Qui n'aimerait pas retrouver l'histoire racontée d'un ou une de ses descendant(e) ? Mieux : et si la biographie devenait un acte banal de la vie de chacun ? Chaque famille aurait ainsi une trace de la vie de ses ascendants, de la manière dont ils/elles ont traversé telle ou telle période de l'histoire. Quelle influence aurait cette connaissance sur nos vies ? En serions-nous changés ?
Pourquoi confier son histoire à un biographe ?
Accapparés par les réseaux sociaux et le flux d'actualités, nous prenons de plus en plus rarement le temps de nous arrêter pour contempler le chemin parcouru. Pourtant, chaque vie est unique, tissée d'expériences, de rencontres et de moments qui méritent d'être préservés. Les souvenirs sont fragiles. Avec le temps, les détails s'estompent, les visages se brouillent, les dates se confondent. Combien de fois avons-nous regretté de ne pas avoir noté les anecdotes de nos grands-parents ? De ne pas avoir enregistré la voix de cet oncle au rire si particulier ? De ne pas avoir demandé à notre mère comment était la vie dans le Nice des années 50 ?
Chaque jour, ce sont des milliers d'histoires qui disparaissent à jamais.
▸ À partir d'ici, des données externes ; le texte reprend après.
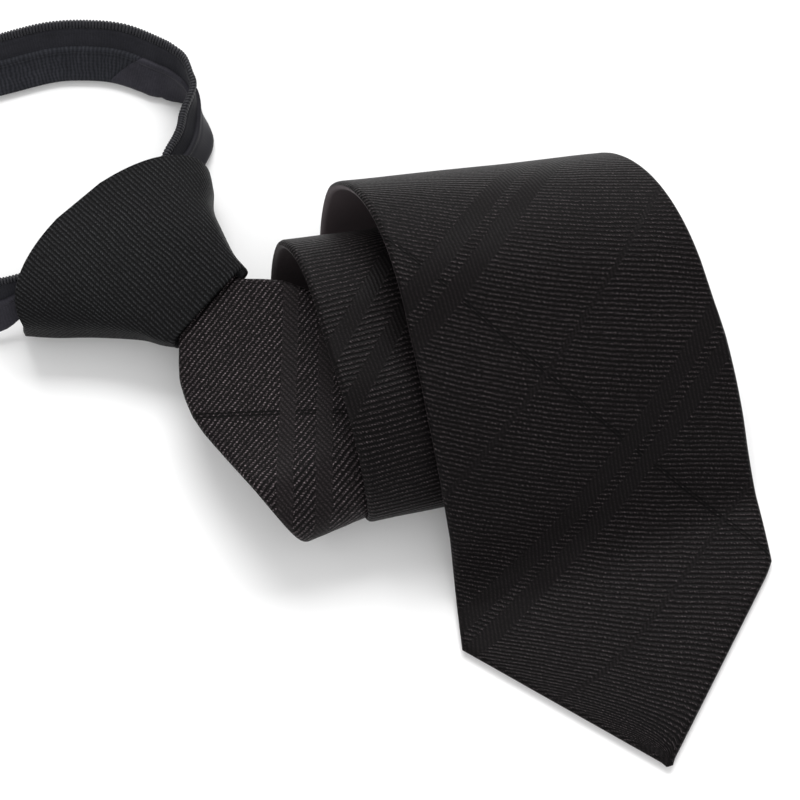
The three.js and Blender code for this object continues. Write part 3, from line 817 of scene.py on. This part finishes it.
# Places of the plaid in each of the two pieces, in millimetres along the middle of the cloth
PLAID_CLIMB = (1.08, 1.15)  # how far a band climbs along the cloth for each unit across
PAIR_MIDDLE = (39, 381)
PAIR_REPEAT = (35.2, 41.25)  # half the distance between two pairs
PAIR_HALF = (6.9, 4.6)  # from a pair's middle to each of its bands
SINGLE_FROM = (40.2, 40.7)  # soft edge of the thin band between two pairs
GROOVES_AT = (41.5, 439.8)

FRONT_SHEEN_GAIN = 2.6  # painted sheen: the blade's first stretch, beside the knot, is painted brighter where its ribs catch the light
FRONT_SHEEN_FADE = (150, 60)


def twill(name, dark, light, slopes, plaid, roughness, rib_pitch, glint_power, glint_gain):
    """Dark twill cloth, with painted light and shade on its ribs and painted glints of its yarns. slopes is
    how far a rib climbs for each unit across, in each piece of the cloth.
    """
    n = Nodes(name)
    across, along, side, vector = n.weave()
    newer = n.math("GREATER_THAN", along, PIECE_END)

    def piece(values):
        """The first value in the piece beside the knot, the second in the piece with the point."""
        return n.math("MULTIPLY_ADD", newer, values[1] - values[0], values[0])

    wobble = n.math("MULTIPLY_ADD", n.noise(vector, 0.09, 2), 1.0, -0.5)
    down = n.math("ADD", n.math("MULTIPLY_ADD", across, piece(slopes), along), wobble)
    rib = n.wave(down, rib_pitch)
    floats = n.wave(n.math("MULTIPLY_ADD", down, 0.6, across), FLOAT)
    grain = n.noise(vector, 1.7, 2, (1.1, 1.6, 1))
    # painted glints: bright specks on the yarn floats, where the ribs catch the light
    yarn_glint = n.math("MULTIPLY", n.math("MULTIPLY_ADD", floats, 0.6, 0.4), n.step(grain, 0.3, 0.75))
    glints = n.math("MULTIPLY_ADD", n.math("POWER", yarn_glint, glint_power), glint_gain, 0.06)
    # the tone follows the ribs: painted light on their crests and painted shade in their grooves, times the
    # painted glints
    tone = n.math("ADD", n.math("MULTIPLY", n.math("POWER", rib, 2.2), glints), 0.04)
    height = n.math("MULTIPLY_ADD", grain, 0.5, rib)
    if plaid:
        climb = n.math("MULTIPLY", across, piece(PLAID_CLIMB))
        bias = n.math("SUBTRACT", n.math("SUBTRACT", along, climb), piece(PAIR_MIDDLE))
        apart = n.math("PINGPONG", bias, piece(PAIR_REPEAT))
        pair = n.math("ABSOLUTE", n.math("SUBTRACT", apart, piece(PAIR_HALF)))
        single = n.math("MULTIPLY", newer, n.step(apart, *SINGLE_FROM))
        band = n.math("MAXIMUM", n.step(pair, *BAND_HALF), single)
        # the bands are woven with the twill the other way; their smoother, duller tone is painted sheen of
        # that twill
        fine = n.wave(n.math("ADD", across, wobble), FINE_RIB)
        fine_tone = n.math("MULTIPLY_ADD", n.math("MULTIPLY", yarn_glint, fine), 0.9, 0.12)
        tone = n.blend(band, tone, fine_tone)
        height = n.blend(band, height, n.math("MULTIPLY_ADD", fine, 0.5, n.math("MULTIPLY", grain, 0.4)))
        other = n.math("SUBTRACT", n.math("ADD", along, across), piece(GROOVES_AT))
        line = n.math("ABSOLUTE", n.math("SUBTRACT", n.math("ABSOLUTE", other), LINE_OFF))
        line = n.math("MULTIPLY", n.step(line, *LINE_HALF), n.math("SUBTRACT", 1.0, band))
        height = n.math("MULTIPLY_ADD", line, -1.2, height)
        tone = n.math("MULTIPLY", tone, n.math("MULTIPLY_ADD", line, -0.9, 1.0))
        # painted sheen: the first stretch beside the knot is brightened
        front = n.step(along, *FRONT_SHEEN_FADE)
        tone = n.math("MULTIPLY", tone, n.math("MULTIPLY_ADD", front, FRONT_SHEEN_GAIN - 1, 1.0))
    patch = n.math("MULTIPLY_ADD", n.noise(vector, 0.045, 2), 0.5, 0.75)
    # the back's own lighter tone; on the piece with the point it is raised further, painted light against the
    # shade inside the blade's top fold
    back_tone = n.math("MULTIPLY_ADD", newer, 4.5, n.math("ADD", grain, 1.7))
    tone = n.blend(side, n.math("MULTIPLY", tone, patch), back_tone)
    height = n.blend(side, height, n.math("MULTIPLY", grain, 0.3))
    n.put(n.shader.inputs["Base Color"], n.mix(tone, dark, light))
    n.put(n.shader.inputs["Roughness"], n.math("MULTIPLY_ADD", yarn_glint, -0.15, roughness))
    n.shader.inputs["Specular IOR Level"].default_value = 0.06
    n.shader.inputs["Sheen Weight"].default_value = 0.02
    n.shader.inputs["Sheen Roughness"].default_value = 0.4
    n.bump(height, 0.6, 0.18)
    return n.material


KNOT_SHADE_SPAN = (SEAM_AT + 8, SEAM_AT - 8)  # painted shade: the band's outer side is painted darker from the knot to here


def plain_cloth(name, dark, light, period, depth, strength, roughness, sheen):
    """Cloth with ribs across the band: depth is how much they shade it, strength how much they stand up."""
    n = Nodes(name)
    high, along, side, vector = n.weave()
    uneven = n.math("MULTIPLY_ADD", n.noise(vector, 0.35, 2), period * 1.6, along)
    rib = n.wave(uneven, period)
    weft = n.wave(high, period * 0.8)
    height = n.math("MULTIPLY_ADD", weft, 0.3, rib)
    grain = n.noise(vector, 1.6, 3)
    ribbed = n.math("MULTIPLY_ADD", n.step(height, 0, 1.25), depth, 0.75 - depth * 0.6)
    tone = n.math("MULTIPLY", n.math("MULTIPLY_ADD", grain, 0.9, 0.3), ribbed)
    patch = n.math("MULTIPLY_ADD", n.noise(vector, 0.16, 2), 1.0, 0.5)
    # painted shade on the outer side of the band near the knot
    knot_shade = n.math("MULTIPLY", n.math("SUBTRACT", 1.0, side), n.step(along, *KNOT_SHADE_SPAN))
    tone = n.math("MULTIPLY", n.math("MULTIPLY", tone, patch), n.math("MULTIPLY_ADD", knot_shade, -0.7, 1.0))
    n.put(n.shader.inputs["Base Color"], n.mix(tone, dark, light))
    n.put(n.shader.inputs["Roughness"], n.math("MULTIPLY_ADD", grain, 0.15, roughness))
    n.shader.inputs["Specular IOR Level"].default_value = 0.1
    n.shader.inputs["Sheen Weight"].default_value = sheen
    n.shader.inputs["Sheen Roughness"].default_value = 0.4
    n.bump(height, strength, 0.15)
    return n.material


def plastic(name, dark, light, roughness, metallic=0.0):
    """Moulded coil or painted metal, with a fine grain."""
    n = Nodes(name)
    place = n.tree.nodes.new("ShaderNodeTexCoord").outputs["Object"]
    grain = n.noise(place, 900, 3)
    n.put(n.shader.inputs["Base Color"], n.mix(grain, dark, light))
    n.put(n.shader.inputs["Roughness"], n.math("MULTIPLY_ADD", grain, 0.2, roughness))
    n.shader.inputs["Metallic"].default_value = metallic
    n.shader.inputs["Specular IOR Level"].default_value = 0.25
    n.bump(grain, 0.3, 0.03)
    return n.material


def rgba(r, g, b):
    return (r, g, b, 1)


BLADE_DARK, BLADE_LIGHT = rgba(0.0008, 0.0007, 0.0007), rgba(0.0165, 0.0135, 0.0143)
KNOT_DARK, KNOT_LIGHT = rgba(0.002, 0.002, 0.0022), rgba(0.019, 0.0193, 0.0205)
SATIN_DARK, SATIN_LIGHT = rgba(0.006, 0.006, 0.008), rgba(0.042, 0.04, 0.051)
LINING_DARK, LINING_LIGHT = rgba(0.005, 0.0055, 0.0075), rgba(0.03, 0.031, 0.038)
TAPE_DARK, TAPE_LIGHT = rgba(0.007, 0.007, 0.009), rgba(0.028, 0.028, 0.034)
TEETH_DARK, TEETH_LIGHT = rgba(0.008, 0.008, 0.01), rgba(0.026, 0.026, 0.031)

SLIDER_DARK, SLIDER_LIGHT = rgba(0.03, 0.03, 0.034), rgba(0.07, 0.07, 0.075)

blade.data.materials.append(twill(
    "blade_twill", BLADE_DARK, BLADE_LIGHT, slopes=(-0.15, 0.04), plaid=True, roughness=0.55,
    rib_pitch=RIB, glint_power=2.0, glint_gain=7.2,
))
knot.data.materials.append(twill(
    "knot_twill", KNOT_DARK, KNOT_LIGHT, slopes=(0.25, 0.25), plaid=False, roughness=0.6,
    rib_pitch=KNOT_RIB, glint_power=1.0, glint_gain=2.3,
))
satin = plain_cloth(
    "strap_satin", SATIN_DARK, SATIN_LIGHT, period=0.7, depth=0.2, strength=0.08, roughness=0.5, sheen=0.05,
)
lining = plain_cloth(
    "strap_ribbed", LINING_DARK, LINING_LIGHT, period=1.1, depth=0.7, strength=0.4, roughness=0.6, sheen=0.05,
)
tape = plain_cloth(
    "tape_weave", TAPE_DARK, TAPE_LIGHT, period=0.7, depth=0.25, strength=0.12, roughness=0.7, sheen=0.04,
)
coil = plastic("coil", TEETH_DARK, TEETH_LIGHT, 0.42)
strap_right.data.materials.append(satin)
strap_left.data.materials.append(satin)
strap_back.data.materials.append(lining)
for item in (tape_right, tape_left):
    item.data.materials.append(tape)
for item in (teeth_right, teeth_left):
    item.data.materials.append(coil)
slider = bpy.data.objects["zip_slider"]
slider.data.materials.clear()
slider.data.materials.append(plastic("slider_paint", SLIDER_DARK, SLIDER_LIGHT, 0.35, metallic=0.6))

# ---- Floor, light and camera


def floor_plane():
    mesh = bpy.data.meshes.new("floor")
    half = 3
    corners = [(-half, -half, 0), (half, -half, 0), (half, half, 0), (-half, half, 0)]
    mesh.from_pydata(corners, [], [(0, 1, 2, 3)])
    item = bpy.data.objects.new("floor", mesh)
    bpy.context.scene.collection.objects.link(item)
    n = Nodes("floor_white")
    n.shader.inputs["Base Color"].default_value = rgba(0.9, 0.9, 0.9)
    n.shader.inputs["Roughness"].default_value = 0.9
    n.shader.inputs["Specular IOR Level"].default_value = 0.1
    mesh.materials.append(n.material)


def area_light(name, place, aim, size, power):
    data = bpy.data.lights.new(name, "AREA")
    data.shape = "RECTANGLE"
    data.size, data.size_y = size
    data.energy = power
    item = bpy.data.objects.new(name, data)
    item.location = place
    item.rotation_euler = (Vector(aim) - Vector(place)).to_track_quat("-Z", "Y").to_euler()
    bpy.context.scene.collection.objects.link(item)


VIEW_RISE = 69  # degrees above the surface
VIEW_DISTANCE = 650  # millimetres from the point looked at
VIEW_AT = Vector((0, 0, 20))
LENS = 118.5


def camera():
    data = bpy.data.cameras.new("camera")
    data.lens = LENS
    data.sensor_width = 36
    data.clip_start = 0.01
    item = bpy.data.objects.new("camera", data)
    back = Vector((0, -cos(radians(VIEW_RISE)), sin(radians(VIEW_RISE))))
    item.location = (VIEW_AT + back * VIEW_DISTANCE + SHIFT) * MM
    item.rotation_euler = (radians(90 - VIEW_RISE), 0, 0)
    bpy.context.scene.collection.objects.link(item)
    bpy.context.scene.camera = item


def world(strength):
    scene = bpy.context.scene
    scene.world = scene.world or bpy.data.worlds.new("world")
    scene.world.use_nodes = True
    background = scene.world.node_tree.nodes["Background"]
    background.inputs["Color"].default_value = rgba(1, 1, 1)
    background.inputs["Strength"].default_value = strength
    scene.view_settings.view_transform = "Standard"


floor_plane()
world(0.75)
area_light("top_light", (0.1, 0.75, 0.9), (0.08, 0, 0), (0.9, 0.5), 12)
area_light("front_fill", (0.0, -0.8, 0.9), (0.05, 0, 0), (1.2, 0.6), 3)
camera()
Des témoignages d'époques révolues, un patrimoine familial dont on mesure malheureusement mal ce qu'apporterait sa conservation.
Installé à Nice, j'ai décidé de consacrer ma seconde vie professionnelle à l'écriture pour autrui, à la transformation de souvenirs en récits durables. Par goût pour l'écriture, par curiosité pour les histoires individuelles mais aussi pour offrir aux générations futures la possibilité de comprendre leurs racines, d'appréhender les choix qui ont façonné leur famille, de s'inscrire dans une continuité qui donne sens et lutter contre l'instantanéité qui nous détruit.